(Stored data)
╔══

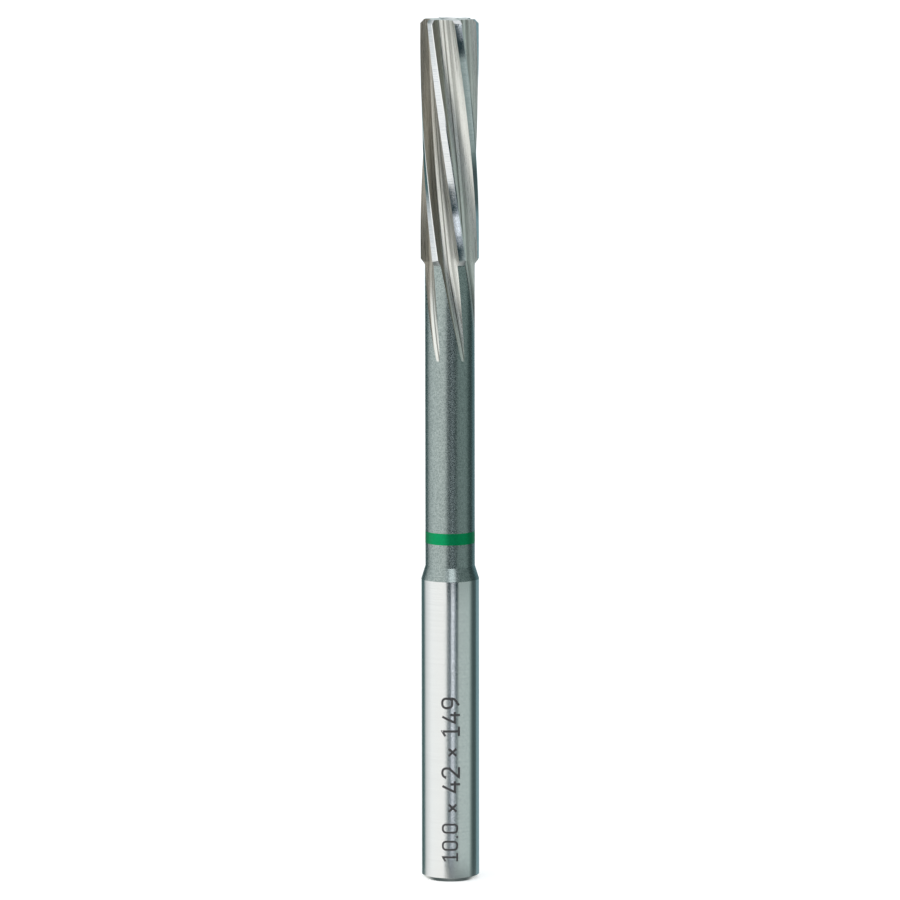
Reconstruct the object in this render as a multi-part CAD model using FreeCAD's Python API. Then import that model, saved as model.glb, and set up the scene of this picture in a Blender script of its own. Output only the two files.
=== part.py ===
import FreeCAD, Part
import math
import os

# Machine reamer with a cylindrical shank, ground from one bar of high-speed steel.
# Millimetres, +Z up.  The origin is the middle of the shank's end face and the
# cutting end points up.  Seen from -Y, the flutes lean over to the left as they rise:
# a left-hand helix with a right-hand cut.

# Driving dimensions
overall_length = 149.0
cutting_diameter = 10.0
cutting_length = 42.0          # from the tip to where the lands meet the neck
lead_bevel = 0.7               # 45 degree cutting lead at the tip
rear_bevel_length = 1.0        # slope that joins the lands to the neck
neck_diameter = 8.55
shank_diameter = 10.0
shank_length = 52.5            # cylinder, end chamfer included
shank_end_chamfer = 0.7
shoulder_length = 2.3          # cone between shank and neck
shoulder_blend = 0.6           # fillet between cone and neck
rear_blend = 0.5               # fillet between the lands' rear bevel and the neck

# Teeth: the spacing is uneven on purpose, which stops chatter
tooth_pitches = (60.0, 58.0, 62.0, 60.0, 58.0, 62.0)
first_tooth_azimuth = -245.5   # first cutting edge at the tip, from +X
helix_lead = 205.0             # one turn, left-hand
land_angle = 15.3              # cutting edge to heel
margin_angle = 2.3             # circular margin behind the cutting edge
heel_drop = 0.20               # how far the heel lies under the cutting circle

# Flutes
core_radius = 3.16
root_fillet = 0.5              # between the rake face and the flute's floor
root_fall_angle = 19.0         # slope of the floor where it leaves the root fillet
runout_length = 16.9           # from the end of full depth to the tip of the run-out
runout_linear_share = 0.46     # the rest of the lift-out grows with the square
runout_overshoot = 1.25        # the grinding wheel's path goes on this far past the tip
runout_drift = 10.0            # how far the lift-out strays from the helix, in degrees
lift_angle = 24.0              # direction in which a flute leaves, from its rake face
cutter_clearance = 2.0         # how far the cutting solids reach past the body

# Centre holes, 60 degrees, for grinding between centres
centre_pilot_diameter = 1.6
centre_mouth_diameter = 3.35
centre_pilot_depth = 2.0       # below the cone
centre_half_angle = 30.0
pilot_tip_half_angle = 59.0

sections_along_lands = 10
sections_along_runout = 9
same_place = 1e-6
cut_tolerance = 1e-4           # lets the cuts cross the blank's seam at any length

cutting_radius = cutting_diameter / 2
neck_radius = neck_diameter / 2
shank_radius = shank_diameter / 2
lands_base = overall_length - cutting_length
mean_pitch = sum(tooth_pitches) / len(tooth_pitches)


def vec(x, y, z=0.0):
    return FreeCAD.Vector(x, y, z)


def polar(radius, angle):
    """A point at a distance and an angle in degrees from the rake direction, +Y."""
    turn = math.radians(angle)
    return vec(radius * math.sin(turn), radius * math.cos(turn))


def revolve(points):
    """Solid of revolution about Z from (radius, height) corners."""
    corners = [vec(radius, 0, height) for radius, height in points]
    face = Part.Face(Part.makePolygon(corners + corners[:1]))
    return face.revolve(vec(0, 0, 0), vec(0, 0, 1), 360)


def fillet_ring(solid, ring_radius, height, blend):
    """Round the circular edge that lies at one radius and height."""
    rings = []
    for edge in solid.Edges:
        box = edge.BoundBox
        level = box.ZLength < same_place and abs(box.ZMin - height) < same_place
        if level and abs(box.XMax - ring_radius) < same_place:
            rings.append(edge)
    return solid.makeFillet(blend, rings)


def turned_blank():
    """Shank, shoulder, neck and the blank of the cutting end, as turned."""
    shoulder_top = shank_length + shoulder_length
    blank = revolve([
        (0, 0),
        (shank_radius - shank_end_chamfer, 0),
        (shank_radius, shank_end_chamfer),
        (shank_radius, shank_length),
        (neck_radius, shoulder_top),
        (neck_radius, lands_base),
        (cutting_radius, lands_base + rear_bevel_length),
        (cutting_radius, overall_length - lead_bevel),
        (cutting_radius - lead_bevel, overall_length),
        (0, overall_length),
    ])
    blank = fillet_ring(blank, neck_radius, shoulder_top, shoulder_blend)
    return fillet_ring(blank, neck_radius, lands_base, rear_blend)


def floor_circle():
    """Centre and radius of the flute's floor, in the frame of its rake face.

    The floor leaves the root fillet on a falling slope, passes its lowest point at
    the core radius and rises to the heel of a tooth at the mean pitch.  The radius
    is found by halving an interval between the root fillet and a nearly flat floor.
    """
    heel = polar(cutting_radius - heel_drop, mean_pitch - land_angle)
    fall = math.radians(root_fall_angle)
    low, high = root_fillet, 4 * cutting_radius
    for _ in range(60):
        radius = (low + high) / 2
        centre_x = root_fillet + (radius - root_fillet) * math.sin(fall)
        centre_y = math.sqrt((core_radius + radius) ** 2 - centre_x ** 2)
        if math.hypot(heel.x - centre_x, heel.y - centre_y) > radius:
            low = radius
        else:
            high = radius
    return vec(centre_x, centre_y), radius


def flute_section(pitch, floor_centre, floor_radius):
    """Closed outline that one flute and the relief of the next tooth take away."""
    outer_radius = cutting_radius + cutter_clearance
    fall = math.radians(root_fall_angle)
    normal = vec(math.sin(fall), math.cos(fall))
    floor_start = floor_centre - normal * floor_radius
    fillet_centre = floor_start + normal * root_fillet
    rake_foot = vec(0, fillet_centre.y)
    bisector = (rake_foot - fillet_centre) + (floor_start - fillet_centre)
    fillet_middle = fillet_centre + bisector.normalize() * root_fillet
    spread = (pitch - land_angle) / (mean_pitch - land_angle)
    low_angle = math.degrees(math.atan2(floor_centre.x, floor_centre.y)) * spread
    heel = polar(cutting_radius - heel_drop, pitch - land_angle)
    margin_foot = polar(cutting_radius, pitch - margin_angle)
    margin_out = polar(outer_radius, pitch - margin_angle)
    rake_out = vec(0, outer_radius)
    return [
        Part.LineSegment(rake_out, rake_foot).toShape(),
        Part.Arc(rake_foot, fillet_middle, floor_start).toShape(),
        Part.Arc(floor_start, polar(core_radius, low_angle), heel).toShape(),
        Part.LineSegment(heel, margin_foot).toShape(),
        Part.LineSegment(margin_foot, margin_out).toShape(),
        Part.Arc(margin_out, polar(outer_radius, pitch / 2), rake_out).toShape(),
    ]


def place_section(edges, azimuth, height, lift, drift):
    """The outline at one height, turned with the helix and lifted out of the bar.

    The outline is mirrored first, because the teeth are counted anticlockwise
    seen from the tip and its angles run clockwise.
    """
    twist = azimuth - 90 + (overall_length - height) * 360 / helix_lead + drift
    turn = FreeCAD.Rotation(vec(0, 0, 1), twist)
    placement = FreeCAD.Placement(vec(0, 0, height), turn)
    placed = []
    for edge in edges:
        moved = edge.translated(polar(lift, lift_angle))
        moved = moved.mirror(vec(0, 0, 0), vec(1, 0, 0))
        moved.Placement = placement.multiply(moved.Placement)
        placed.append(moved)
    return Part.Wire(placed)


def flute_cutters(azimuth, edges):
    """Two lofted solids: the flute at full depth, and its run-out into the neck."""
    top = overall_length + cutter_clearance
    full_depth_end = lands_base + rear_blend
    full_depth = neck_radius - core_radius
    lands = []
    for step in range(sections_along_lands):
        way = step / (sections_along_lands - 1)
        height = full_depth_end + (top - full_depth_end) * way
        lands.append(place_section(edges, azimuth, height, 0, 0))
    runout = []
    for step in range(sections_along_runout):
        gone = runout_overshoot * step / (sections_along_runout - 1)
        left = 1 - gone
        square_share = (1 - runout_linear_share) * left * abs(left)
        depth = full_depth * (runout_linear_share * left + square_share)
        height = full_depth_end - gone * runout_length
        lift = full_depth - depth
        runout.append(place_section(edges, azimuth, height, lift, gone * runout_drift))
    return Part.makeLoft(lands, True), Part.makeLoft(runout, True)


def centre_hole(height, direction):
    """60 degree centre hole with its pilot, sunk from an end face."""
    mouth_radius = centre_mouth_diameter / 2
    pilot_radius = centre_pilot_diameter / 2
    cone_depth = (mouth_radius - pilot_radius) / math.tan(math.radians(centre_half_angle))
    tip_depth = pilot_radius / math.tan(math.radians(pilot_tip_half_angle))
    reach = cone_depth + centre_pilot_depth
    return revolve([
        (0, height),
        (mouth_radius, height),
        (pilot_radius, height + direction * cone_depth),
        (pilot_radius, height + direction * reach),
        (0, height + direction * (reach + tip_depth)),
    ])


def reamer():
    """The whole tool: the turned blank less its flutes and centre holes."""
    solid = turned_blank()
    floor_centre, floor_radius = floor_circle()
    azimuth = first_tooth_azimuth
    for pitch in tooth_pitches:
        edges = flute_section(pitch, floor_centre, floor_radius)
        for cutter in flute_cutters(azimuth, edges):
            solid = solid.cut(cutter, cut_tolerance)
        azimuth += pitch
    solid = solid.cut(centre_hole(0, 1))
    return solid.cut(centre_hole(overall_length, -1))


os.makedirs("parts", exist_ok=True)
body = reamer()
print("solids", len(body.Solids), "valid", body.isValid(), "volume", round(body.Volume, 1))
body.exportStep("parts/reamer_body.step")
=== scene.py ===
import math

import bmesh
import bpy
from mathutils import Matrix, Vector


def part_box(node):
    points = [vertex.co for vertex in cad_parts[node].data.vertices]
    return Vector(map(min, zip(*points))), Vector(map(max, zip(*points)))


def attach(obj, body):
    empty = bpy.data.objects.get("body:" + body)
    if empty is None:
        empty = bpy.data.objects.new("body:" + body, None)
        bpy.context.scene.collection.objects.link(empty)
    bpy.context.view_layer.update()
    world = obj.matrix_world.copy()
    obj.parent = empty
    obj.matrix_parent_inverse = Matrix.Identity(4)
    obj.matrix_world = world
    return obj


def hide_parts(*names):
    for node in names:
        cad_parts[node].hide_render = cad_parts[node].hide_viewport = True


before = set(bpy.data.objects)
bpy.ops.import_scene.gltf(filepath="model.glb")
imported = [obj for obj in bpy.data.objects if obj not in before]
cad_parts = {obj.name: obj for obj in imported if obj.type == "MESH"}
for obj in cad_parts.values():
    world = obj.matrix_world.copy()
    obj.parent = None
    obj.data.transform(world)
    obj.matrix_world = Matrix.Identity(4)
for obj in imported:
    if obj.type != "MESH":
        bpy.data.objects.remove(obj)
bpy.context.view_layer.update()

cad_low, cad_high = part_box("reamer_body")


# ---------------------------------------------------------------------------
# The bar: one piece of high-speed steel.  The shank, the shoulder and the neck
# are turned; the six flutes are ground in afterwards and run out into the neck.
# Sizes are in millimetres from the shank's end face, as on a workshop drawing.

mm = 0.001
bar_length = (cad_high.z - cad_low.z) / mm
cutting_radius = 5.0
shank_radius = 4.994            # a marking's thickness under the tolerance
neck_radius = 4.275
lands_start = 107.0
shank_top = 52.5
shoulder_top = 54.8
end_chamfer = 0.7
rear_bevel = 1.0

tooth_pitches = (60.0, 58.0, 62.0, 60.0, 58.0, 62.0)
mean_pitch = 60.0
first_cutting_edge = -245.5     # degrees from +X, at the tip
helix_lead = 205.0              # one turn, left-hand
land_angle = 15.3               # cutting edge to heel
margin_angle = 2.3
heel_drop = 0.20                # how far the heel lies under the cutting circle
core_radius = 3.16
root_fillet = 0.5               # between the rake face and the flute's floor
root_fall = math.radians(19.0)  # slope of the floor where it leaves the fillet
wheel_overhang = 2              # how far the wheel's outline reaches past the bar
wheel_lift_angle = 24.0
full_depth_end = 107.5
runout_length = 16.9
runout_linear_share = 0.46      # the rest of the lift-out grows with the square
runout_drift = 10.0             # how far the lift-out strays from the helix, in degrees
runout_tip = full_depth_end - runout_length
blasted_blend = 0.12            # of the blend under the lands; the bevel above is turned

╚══

(Task) Only the lines from the top of the data through the line that contains "# a left-hand helix with a right-hand cut." should be quoted, exactly as they stand.

(Expected answer)
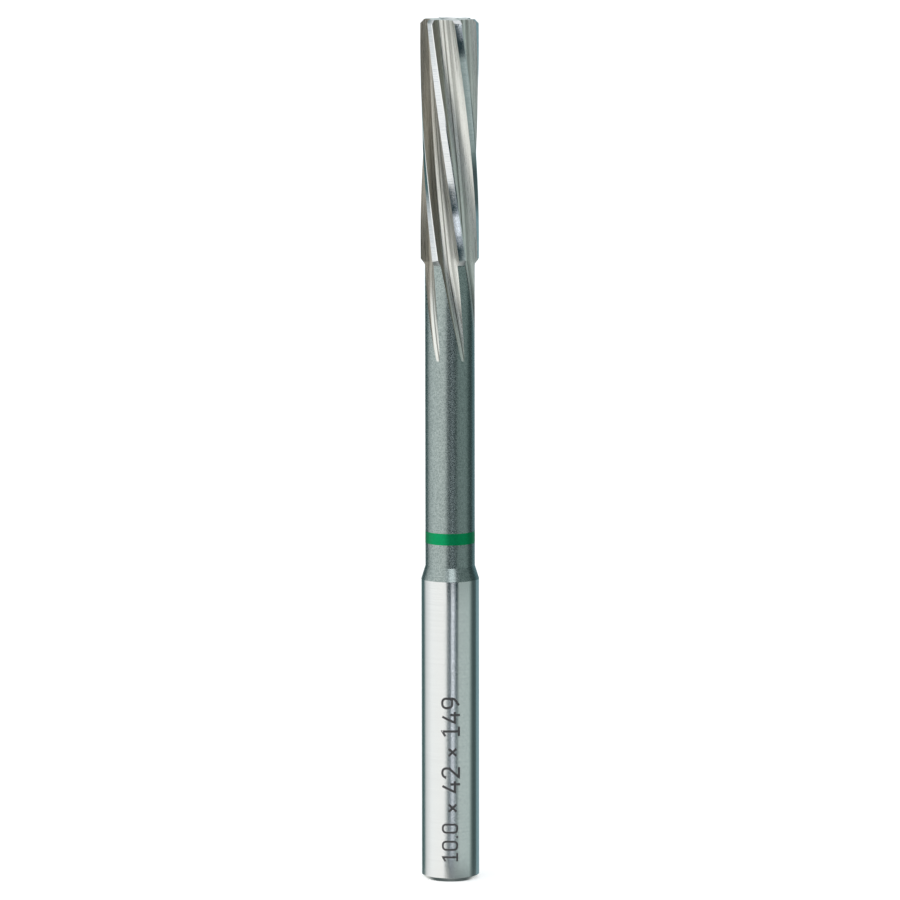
Reconstruct the object in this render as a multi-part CAD model using FreeCAD's Python API. Then import that model, saved as model.glb, and set up the scene of this picture in a Blender script of its own. Output only the two files.
=== part.py ===
import FreeCAD, Part
import math
import os

# Machine reamer with a cylindrical shank, ground from one bar of high-speed steel.
# Millimetres, +Z up.  The origin is the middle of the shank's end face and the
# cutting end points up.  Seen from -Y, the flutes lean over to the left as they rise:
# a left-hand helix with a right-hand cut.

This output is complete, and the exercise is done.